Common pitfalls and how to avoid them
- Late catering pushes everything. Protect a buffer before the first live set.
- Awards run long. Cap acceptance remarks to one sentence and move on.
- Dead air between sets. DJ or playlist covers all changeovers at a consistent level.
- Crowd drifts to the bar. Dim foyer lights and push sound and light focus to the stage.
Choosing the right entertainment for your plan
- Live party band if you want a big moment and a packed dancefloor.
- DJ for flexibility, fast changes, and tight control of volume.
- Hybrid DJ plus sax or percussion for live energy with a compact footprint.
- Roaming acoustic for ice-breaking during arrivals and canapés.
- Jazz trio or strings for formal dinners and client-facing events.
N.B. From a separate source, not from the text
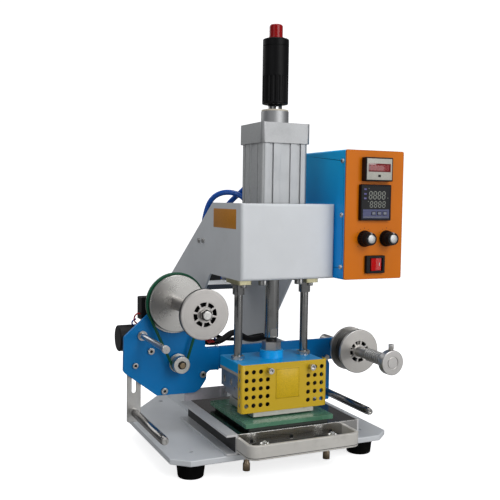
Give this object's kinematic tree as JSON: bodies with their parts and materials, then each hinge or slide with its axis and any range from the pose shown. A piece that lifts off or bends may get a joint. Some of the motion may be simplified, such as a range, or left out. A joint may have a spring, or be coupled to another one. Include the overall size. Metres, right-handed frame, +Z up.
{
  "type": "hot foil stamper",
  "caption": "Bench pneumatic hot foil press: air cylinder on a C frame drives a heated head over a sliding table, with foil unwind and rewind reels and a control box.",
  "frame": {"origin": "on the bench surface under the rubber feet, straight below the air cylinder's axis", "axes": "+Z up along the cylinder axis, -Y towards the operator (work table slides out that way), +X to the operator's right (control box side)"},
  "size_m": [0.3835, 0.39, 0.618],
  "materials": {
    "frame_paint": "semi-gloss",
    "base_paint": "semi-gloss",
    "blue_paint": "semi-gloss",
    "orange_panel": "satin",
    "yellow_paint": "satin",
    "rubber_black": "matt",
    "brass_plain": "turned",
    "zinc_yellow": "plated",
    "steel_plain": "brushed",
    "steel_dark": "oxide",
    "chrome_rod": "polished",
    "alu_satin": "anodised satin",
    "alu_turned": "turned",
    "knob_black": "black anodised",
    "plastic_black": "satin",
    "plastic_red": "gloss",
    "hose_blue": "gloss",
    "belt_green": "satin",
    "board_green": "laminate",
    "cable_black": "satin",
    "tray_grey": "satin",
    "board_mica": "laminate"
  },
  "bodies": {
    "frame": {"base_plate": "base_paint", "rubber_feet": "rubber_black", "level_screws": "brass_plain", "frame_shell": "frame_paint", "frame_back_plate": "frame_paint", "head_plate": "steel_plain", "guide_bushings": "zinc_yellow", "cylinder_bottom_cap": "alu_satin", "cylinder_barrel": "alu_satin", "cylinder_top_cap": "alu_satin", "solenoid_valve": "plastic_black", "air_hoses": "hose_blue", "spool_plate": "blue_paint", "cross_bar": "blue_paint", "steel_screws": "steel_dark", "gear_motor": "plastic_black", "guide_pin": "chrome_rod", "spool_bearing": "steel_plain", "drive_belt": "belt_green", "unwind_shaft": "steel_plain", "friction_spring": "steel_plain", "end_collar": "alu_turned", "foil_bar": "steel_plain", "cable_harness": "cable_black", "control_box": "blue_paint", "control_panel": "orange_panel", "counter_unit": "plastic_black", "temperature_controller": "plastic_black", "switch_bezel": "plastic_black", "potentiometers": "alu_satin", "table_rails": "steel_plain"},
    "ram": {"piston_rod": "chrome_rod", "ram_fasteners": "steel_dark", "platen_plate": "blue_paint", "guide_rods": "chrome_rod", "insulation_board": "board_mica", "heater_block": "alu_satin", "heater_cartridges": "steel_plain", "die_holder": "steel_plain", "die_plate": "alu_satin", "heat_guard": "yellow_paint", "red_end_cap": "plastic_red"},
    "stroke_knob_body": {"stroke_knob": "knob_black"},
    "take_up_spool": {"drive_disc": "alu_turned", "front_disc": "alu_turned", "take_up_shaft": "steel_plain"},
    "feed_drive": {"feed_pulley": "alu_turned"},
    "unwind_reel": {"unwind_spool": "alu_turned"},
    "left_bracket_body": {"left_bracket": "steel_plain"},
    "right_bracket_body": {"right_bracket": "blue_paint"},
    "left_roller_body": {"left_roller": "steel_dark"},
    "right_roller_body": {"right_roller": "steel_dark"},
    "temperature_knob_body": {"temperature_knob": "plastic_black"},
    "timer_knob_body": {"timer_knob": "plastic_black"},
    "power_rocker_body": {"power_rocker": "plastic_red"},
    "controller_keys_body": {"controller_keys": "plastic_black"},
    "work_table": {"slide_table": "steel_plain", "work_board": "board_green", "front_tray": "tray_grey", "tray_nuts": "steel_plain"}
  },
  "joints": [
    {"name": "ram_slide", "type": "slide", "parent": "frame", "child": "ram", "axis": [0, 0, 1], "range_m": [0, 0.075]},
    {"name": "stroke_knob_turn", "type": "hinge", "parent": "ram", "child": "stroke_knob_body", "pos_m": [0, 0, 0.55], "axis": [0, 0, 1], "continuous": true},
    {"name": "take_up_turn", "type": "hinge", "parent": "frame", "child": "take_up_spool", "pos_m": [-0.125, 0, 0.2225], "axis": [0, 1, 0], "continuous": true},
    {"name": "feed_turn", "type": "hinge", "parent": "frame", "child": "feed_drive", "pos_m": [-0.119, 0.06, 0.1335], "axis": [0, 1, 0], "continuous": true},
    {"name": "unwind_turn", "type": "hinge", "parent": "frame", "child": "unwind_reel", "pos_m": [0.15, 0.015, 0.1435], "axis": [0, 1, 0], "continuous": true},
    {"name": "left_bracket_height", "type": "slide", "parent": "frame", "child": "left_bracket_body", "axis": [0, 0, 1], "range_m": [-0.003, 0.036]},
    {"name": "right_bracket_height", "type": "slide", "parent": "frame", "child": "right_bracket_body", "axis": [0, 0, 1], "range_m": [0, 0.02]},
    {"name": "left_roller_turn", "type": "hinge", "parent": "left_bracket_body", "child": "left_roller_body", "pos_m": [-0.182, 0, 0.0645], "axis": [0, 1, 0], "continuous": true},
    {"name": "right_roller_turn", "type": "hinge", "parent": "right_bracket_body", "child": "right_roller_body", "pos_m": [0.138, 0.01, 0.0645], "axis": [0, 1, 0], "continuous": true},
    {"name": "temperature_knob_turn", "type": "hinge", "parent": "frame", "child": "temperature_knob_body", "pos_m": [0.104, -0.085, 0.3207], "axis": [0, 1, 0], "range_deg": [-135, 135]},
    {"name": "timer_knob_turn", "type": "hinge", "parent": "frame", "child": "timer_knob_body", "pos_m": [0.1403, -0.085, 0.3207], "axis": [0, 1, 0], "range_deg": [-135, 135]},
    {"name": "power_rocker_tilt", "type": "hinge", "parent": "frame", "child": "power_rocker_body", "pos_m": [0.1219, -0.077, 0.2845], "axis": [0, 0, 1], "range_deg": [-14, 0]},
    {"name": "controller_keys_press", "type": "slide", "parent": "frame", "child": "controller_keys_body", "axis": [0, 1, 0], "range_m": [0, 0.0006]},
    {"name": "table_slide", "type": "slide", "parent": "frame", "child": "work_table", "axis": [0, -1, 0], "range_m": [0, 0.08]}
  ],
  "couplings": [
    {"joint": "take_up_turn", "follows": "feed_turn", "ratio": 0.24648}
  ]
}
Book early for Friday and Saturday in December. If you are flexible on dates, Sundays to Thursdays are friendlier on price and availability.
FAQ
How long should the band play?
Most bands perform two sets of 45 to 60 minutes. Plan a 20 minute interval with upbeat DJ coverage.
Where do awards fit best?
Before the first live set, with a short welcome earlier in the evening. Keep speeches tight.
What if the venue has a 10 pm noise cap?
Shift to a DJ after awards and close with a silent disco. It keeps energy high and neighbours happy.
How much buffer do I need?
Ten minutes between segments is the sweet spot. It covers microphone changes, lighting cues, and late plates.